6 mai 2021

★★★★ | Nulle trace


Réalisation: Simon Lavoie | Dans les salles du Québec le 6 mai 2021 (K Films Amérique)

Simon Lavoie
est un cinéaste aussi atypique que passionnant. Sa carrière prouve à l’évidence qu’il n’a pas peur de prendre des risques, quitte parfois à paraître prétentieux (voire à l’être réellement lorsqu’il se prend les pieds dans son ambition). Comme par le passé, son nouveau film pourra en déstabiliser plus d’un·e. Prévenons-les: l’histoire de Nulle Trace pourrait se résumer à ces quelques lignes, voire quelques mots, que l’on volera au dossier de presse («En un futur troublé, une contrebandière taciturne et une jeune étrangère cheminent vers leur destin»). Les dialogues ne sont guère plus étoffés, mais cela n’empêche pas le film de posséder des atouts énormes. Il y a d’abord ses images sublimes filmées dans un troublant noir et blanc infra-rouge qui donne aux visages des deux héroïnes des allures irréelles (comme si ces femmes étaient malgré les apparences déjà unies par une mort en sursis) et aux feuilles des arbres des tons blanchâtres (comme si un cataclysme les avait décolorées).

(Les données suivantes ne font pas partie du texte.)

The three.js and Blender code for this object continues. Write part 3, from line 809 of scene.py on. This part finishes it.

Mais il y a surtout les émotions que ces images suscitent, et la force avec laquelle Lavoie parvient à dépeindre les doutes qui s’installent sur la manière de voir le monde lorsqu’il s’écroule. Le film pourrait être complexe et aborder frontalement de nombreux thème, mais il est en réalité réduit à l’épure, gomme le superflu, laisse le spectateur ressentir, juger et finalement comprendre que lorsque tout s’écroule, la seule certitude, plus que jamais, n’est autre que la mort, irrémédiable, inévitable... mais peut-être pas si douloureuse que cela. Car sans en avoir l’air, c’est bien là que nous conduit Lavoie: vers ce questionnement sur la mort. Et à travers elle, c’est le rapport à la foi que le film interroge, sans imposer le moindre point de vue, en laissant chacun libre de conclusions qui pourraient être contradictoires.

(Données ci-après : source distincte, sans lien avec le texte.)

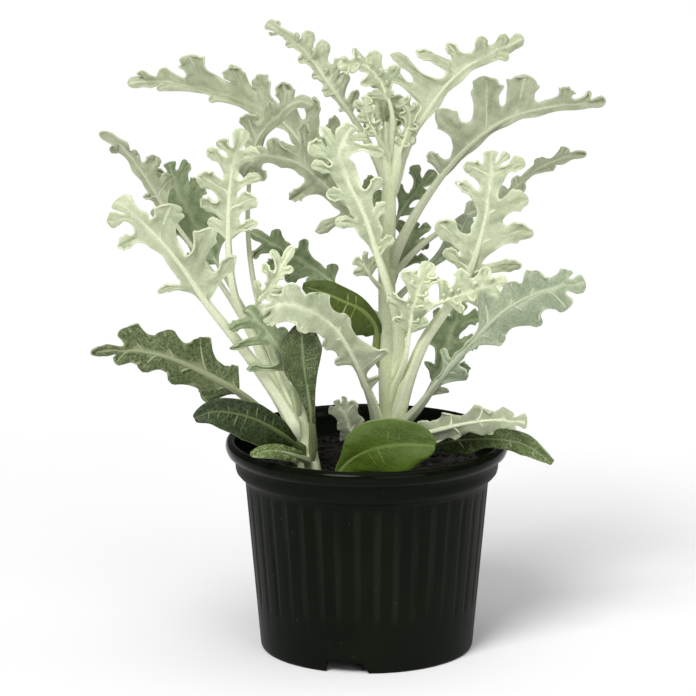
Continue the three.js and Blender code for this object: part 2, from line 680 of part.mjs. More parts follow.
    rib: [[10, 218.5, 3], [10.5, 230, 1], [7, 241, -2], [2, 248.5, -4], [-5, 252, -7], [-12, 250, -10]],
    lobes: [[12, 250, 0], [-3, 243, -2], [-2, 237.5, 0, 4], [-6, 258, 2], [4, 257, 2]],
  },
  {
    name: "high_right_leaf", from: "right", width: 6.5, tip: 6, stalk: 2.4, cut: 0.45, web: 3,
    rib: [
      [11.5, 203, 12], [15, 212, 16], [20, 223, 20], [25.5, 232, 24], [33, 242.5, 30], [42, 250.5, 35],
      [52, 256, 39], [65, 262.5, 41],
    ],
    lobes: [
      [46.5, 262.5, 0, 6, 0.2], [56.5, 263.5, 0, 4], [58.5, 253.5, 0, 4, 0.9], [33, 260, 2, 5, -0.1],
      [20, 257, 2, 5, -0.35], [9.5, 255.5, 2, 5, 0], [6.5, 248, 1, 5, 0], [0, 236.5, 1, 5, -0.1],
    ],
  },
  {
    name: "wide_right_leaf", from: "right", width: 9, tip: 5, stalk: 2.3, cut: 0.5, cup: 0.2, web:
    2.6, whole: 0.74, lean: 0.6,
    rib: [
      [11.5, 172, 6], [17, 181, 2], [22, 190, 0], [33, 206, -4], [43, 217, -7], [58, 228, -9],
      [78, 233.5, -10], [99.5, 236, -10],
    ],
    lobes: [
      [26, 214, 2, 6, 0.1], [29.5, 231.5, 3, 10, -0.05], [49.5, 246.5, 3, 13, 0.5],
      [66, 247, 3, 13, 0.5], [84, 242, 2, 7], [93, 240, 2, 4],
    ],
  },
  {
    name: "edge_on_right_leaf", from: "right", width: 5, tip: 3.5, stalk: 1.5, cut: 0.5, cup: 0,
    web: 2.6, whole: 0.5,
    rib: [
      [11.5, 162, 14], [25, 176, 22], [42, 187, 28], [57, 194, 32], [70, 205.5, 34], [84, 212.5, 34],
      [92, 213.5, 34],
    ],
    lobes: [
      [62, 203.5, 4], [72, 211, 4], [83, 216, 3], [66, 198.5, -4], [78, 206, -4], [56, 199, 4],
      [58, 190, -4], [44, 193, 4],
    ],
  },
  {
    name: "round_back_leaf", look: "green", from: "right", stalk: 1.2, cup: 0.1, roll: 10,
    rib: [[12, 150, 14], [24, 163, 16], [36, 175, 17], [43, 188, 17]],
    halves: [[0.5, 1.8, 1.8], [0.66, 4, 4], [0.82, 6, 6], [0.94, 4, 4]],
  },
  {
    name: "curly_leaf", from: "right", width: 7, tip: 7, stalk: 1.5, cut: 0.55, cup: 0.3, web: 3,
    rib: [
      [13.5, 112, 1], [16, 124, -6], [18, 138, -12], [20, 149, -16], [23, 159, -17], [27, 167, -16],
    ],
    lobes: [
      [15, 163, -1, 6], [31, 159, 0, 5], [28, 149, -5, 5], [9, 153, 0, 6], [11, 143, 0, 5],
      [26, 141, 0, 5],
    ],
  },
  {
    name: "curly_right_leaf", from: "right", width: 7, tip: 6, stalk: 1.4, cut: 0.55, cup: 0.2, web:
    3,
    rib: [
      [15, 134, 10], [21, 142, -4], [26, 147, -14], [33, 150.5, -22], [41, 153.5, -26],
      [50, 156.5, -28], [59, 159, -29],
    ],
    lobes: [
      [40, 164, 0], [50, 165, 0, 6], [57, 151, -1, 5], [33, 159, 0], [48, 148, 0, 5], [41, 145, 0, 5],
    ],
  },
  {
    name: "low_stem_leaf", from: "right", width: 5, tip: 6, stalk: 1.2, cut: 0.5, web: 2,
    rib: [[5, 155, 3], [2, 160, -3], [-1, 165, -7], [-5, 169, -9]],
    lobes: [[-6, 162, 0], [4, 168, 0], [-1, 172, 0]],
  },
  {
    name: "grey_upper_leaf", look: "grey", from: "right", width: 6, tip: 6, stalk: 1.2, cut: 0.5,
    web: 3,
    rib: [[5, 176, 14], [1, 185, 22], [-3, 194, 26], [-6, 203, 28]],
    lobes: [[-12, 197, 0], [-9, 188, 0], [4, 203, 0], [6, 196, 0, 5]],
  },
  {
    name: "small_back_leaf", look: "grey", from: "right", width: 5, tip: 5, stalk: 1.1, cut: 0.45,
    rib: [[11, 156, 15], [14, 166, 22], [17, 175, 26], [21, 184, 28]],
    lobes: [[26, 174, 0], [26, 168, 0], [10, 176, 0], [13, 184, 0], [27, 182, 0]],
  },
  {
    name: "dark_back_leaf", look: "grey", from: "right", width: 5, tip: 5, stalk: 1.2, cut: 0.4,
    rib: [[11, 182, 14], [15, 190, 20], [20, 197, 24], [29, 206, 26]],
    lobes: [[12, 200, 0], [19, 208, 0], [27, 195, 0], [22, 188, 0, 4]],
  },
];

// ---------------------------------------------------------------- pot and soil

function solidOf(geometry) {
  const bare = geometry.clone();
  bare.deleteAttribute("normal");
  bare.deleteAttribute("uv");
  const merged = mergeVertices(bare, 1e-4);
  return new wasm.Manifold(
    new wasm.Mesh({
      numProp: 3,
      vertProperties: new Float32Array(merged.attributes.position.array),
      triVerts: new Uint32Array(merged.index.array),
    }),
  );
}

function geometryOf(solid) {
  const mesh = solid.getMesh();
  return new THREE.BufferGeometry()
    .setAttribute("position", new THREE.Float32BufferAttribute(mesh.vertProperties, 3))
    .setIndex(Array.from(mesh.triVerts));
}

// Turns a closed profile of [radius, height, flute depth] about Z, with a shallow groove at every second
// step.
function turned(profile, around) {
  const n = profile.length;
  const xyz = [];
  const index = [];
  for (let s = 0; s < around; s += 1) {
    const turn = (s / around) * 2 * Math.PI;
    for (const [radius, z, dip = 0] of profile) {
      const r = radius - (s % 2 ? dip : 0);
      xyz.push(r * Math.cos(turn), r * Math.sin(turn), z);
    }
  }
  for (let s = 0; s < around; s += 1) {
    const a = s * n;
    const b = ((s + 1) % around) * n;
    for (let k = 0; k < n; k += 1) {
      const next = (k + 1) % n;
      index.push(a + k, b + k, b + next, a + k, b + next, a + next);
    }
  }
  return new THREE.BufferGeometry()
    .setAttribute("position", new THREE.Float32BufferAttribute(xyz, 3))
    .setIndex(index);
}

function pot() {
  const side = (z) => THREE.MathUtils.lerp(45.4, 51.7, (z - 2.6) / (73.5 - 2.6));
  const steps = 2 * FLUTES;
  const wall = [
    [FOOT_RADIUS - 3.4, 0],
    [FOOT_RADIUS - 0.6, 0],
    [side(2.6), 2.6],
    [side(20), 20],
    [side(24), 24, FLUTE_DEPTH],
    [side(70), 70, FLUTE_DEPTH],
    [side(73.5), 73.5],
    [54.6, 76.2],
    [55.8, 79],
    [55.8, 83],
    [59.2, 85.2],
    [LIP_RADIUS, 88],
    [59.4, 90.2],
    [57.8, POT_HEIGHT],
    [56, 90],
    [55.8 - WALL, 84.6],
    [55.8 - WALL, 79.4],
    [side(73.5) - WALL, 75],
    [side(20) - WALL, 20],
    [side(8) - WALL, 8],
    [FOOT_RADIUS - WALL - 0.6, BASE_LIFT + WALL],
  ];
  const shell = solidOf(turned(wall.concat([[FOOT_RADIUS - 3.4, BASE_LIFT + 0.4]]), steps));
  const plate = new THREE.CylinderGeometry(42.6, 42.6, WALL, steps).rotateX(Math.PI / 2).rotateZ(0.01);
  let body = shell.add(solidOf(plate.translate(0, 0, BASE_LIFT + WALL / 2)));
  for (let k = 0; k < NOTCHES; k += 1) {
    const outline = new THREE.Shape([
      new THREE.Vector2(-NOTCH_WIDTH / 2, -1),
      new THREE.Vector2(NOTCH_WIDTH / 2 + 1, -1),
      new THREE.Vector2(NOTCH_WIDTH / 2 - 3, NOTCH_HEIGHT),
      new THREE.Vector2(-NOTCH_WIDTH / 2 + 1, NOTCH_HEIGHT),
    ]);
    const cut = new THREE.ExtrudeGeometry(outline, { depth: 14, bevelEnabled: false });
    // the cutter runs inwards to outwards along the radius of its notch
    const out = rad(NOTCH_TURN + 120 * k);
    cut.rotateX(Math.PI / 2).translate(0, 14, 0).rotateZ(out - Math.PI / 2);
    cut.translate(36 * Math.cos(out), 36 * Math.sin(out), 0);
    body = body.subtract(solidOf(cut));
  }
  return geometryOf(body);
}

// plain holes in the soil: x, y, radius and depth
const HOLES = [
  [-24, -15, 5.3, 22.5],
  [10.5, 9, 4.7, 22.5],
  [-14.7, -40.6, 2.9, 5.5],
];

function soil() {
  const profile = [
    [0, BASE_LIFT + WALL + GAP],
    [42.4, BASE_LIFT + WALL + GAP],
    [44, 8.6],
    [45.1, 20],
    [49.8, 74.6],
    [51.4, SOIL_LEVEL - 1],
    [40, SOIL_LEVEL],
    [0, SOIL_LEVEL + 1],
  ];
  const points = profile.map(([r, z]) => new THREE.Vector2(r, z));
  let body = solidOf(new THREE.LatheGeometry(points, 38).rotateX(Math.PI / 2));
  for (const [x, y, r, depth] of HOLES) {
    const hole = new THREE.CylinderGeometry(r, r, 2 * depth, 12);
    hole.rotateX(Math.PI / 2).translate(x, y, SOIL_LEVEL);
    body = body.subtract(solidOf(hole));
  }
  return geometryOf(body);
}

// ---------------------------------------------------------------- the whole

const LOOKS = {
  pot: [0x1c1e1a, 0.45],
  soil: [0x3a2c20, 0.95],
  stem: [0xdfe6cc, 0.9],
  felt: [0xc4cfba, 0.92],
  grey: [0x8f9c80, 0.92],
  old: [0xa3b092, 0.9],
  green: [0x4d6a26, 0.5],
};

const dustyMiller = new THREE.Group();
dustyMiller.name = "dusty_miller";

function put(name, look, geometry) {
  const [color, roughness] = LOOKS[look];
  const material = new THREE.MeshStandardMaterial({ color, roughness, metalness: 0 });
  const mesh = new THREE.Mesh(geometry, material);
  mesh.name = name;
  dustyMiller.add(mesh);
}

put("pot", "pot", pot());
put("soil", "soil", soil());
put("left_stem", "stem", stem(LEFT_STEM));
put("right_stem", "stem", stem(RIGHT_STEM));
for (const leaf of LEAVES) {
  const solid = leaf.lobes ? lobedLeaf(leaf) : plainLeaf(leaf);
  put(leaf.name, leaf.look ?? "felt", solid);
}

// the origin is on the floor, under the middle of the whole
const middle = new THREE.Box3().setFromObject(dustyMiller).getCenter(vec(0, 0, 0));
dustyMiller.position.set(-middle.x, -middle.y, 0);

export default dustyMiller;
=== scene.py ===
# %% [markdown]
# # A dusty miller in its nursery pot
# The object is a young dusty miller: two plants with silver, deeply lobed leaves in a round black plastic
# pot. The solid model gives every leaf, stem and the pot their size and place. This script keeps those places
# and builds the fine surfaces: waved lobes with raised veins, woolly felt, crumbly soil and moulded plastic.

# %% Load the solid model
import math
import random
from types import SimpleNamespace
import bpy
import numpy as np
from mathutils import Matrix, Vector


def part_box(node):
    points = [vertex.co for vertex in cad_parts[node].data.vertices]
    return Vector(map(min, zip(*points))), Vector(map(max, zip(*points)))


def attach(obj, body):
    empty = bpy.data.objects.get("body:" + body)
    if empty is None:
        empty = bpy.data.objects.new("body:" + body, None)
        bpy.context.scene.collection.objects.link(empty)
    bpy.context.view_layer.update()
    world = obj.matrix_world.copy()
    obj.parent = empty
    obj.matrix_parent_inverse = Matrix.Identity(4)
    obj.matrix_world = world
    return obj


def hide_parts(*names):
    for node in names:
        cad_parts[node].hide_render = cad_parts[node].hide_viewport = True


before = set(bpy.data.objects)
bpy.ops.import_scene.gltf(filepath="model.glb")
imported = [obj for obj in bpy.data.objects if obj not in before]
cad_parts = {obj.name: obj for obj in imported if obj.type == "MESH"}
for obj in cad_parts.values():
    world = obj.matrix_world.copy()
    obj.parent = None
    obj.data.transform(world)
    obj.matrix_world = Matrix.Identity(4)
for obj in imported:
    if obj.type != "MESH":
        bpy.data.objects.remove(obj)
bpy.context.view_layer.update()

# %% [markdown]
# All sizes below are in millimetres, measured from the middle of the pot on the floor, because a plant is
# easy to think about that way. One offset, the pot's own centre, carries them into the shared frame in
# metres.

# %% The shared frame
POT_LOW, POT_HIGH = [np.array(v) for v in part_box("pot")]
SHIFT = np.array([(POT_LOW[0] + POT_HIGH[0]) / 2, (POT_LOW[1] + POT_HIGH[1]) / 2, 0.0])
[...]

Nulle trace n’est jamais bien loin du chef d’œuvre, et pourtant, le sens de l’épure (dialogue, enjeux, décors, intrigue) rend le spectateur particulièrement exigeant. Peut-être à cause de cela, une petite afféterie ou un plan un peu trop explicatif prend des proportions considérables. Cela nuit à l’impression finale, car on aurait voulu que le film reste durant toute sa longueur aussi parfait et aussi mystérieux que dans sa première demi-heure. Il ne l’est pas totalement.
Mais ses failles, infimes, ne seraient-elles pas paradoxalement ce qui le rend encore plus beau, plus touchant, car plus vulnérable?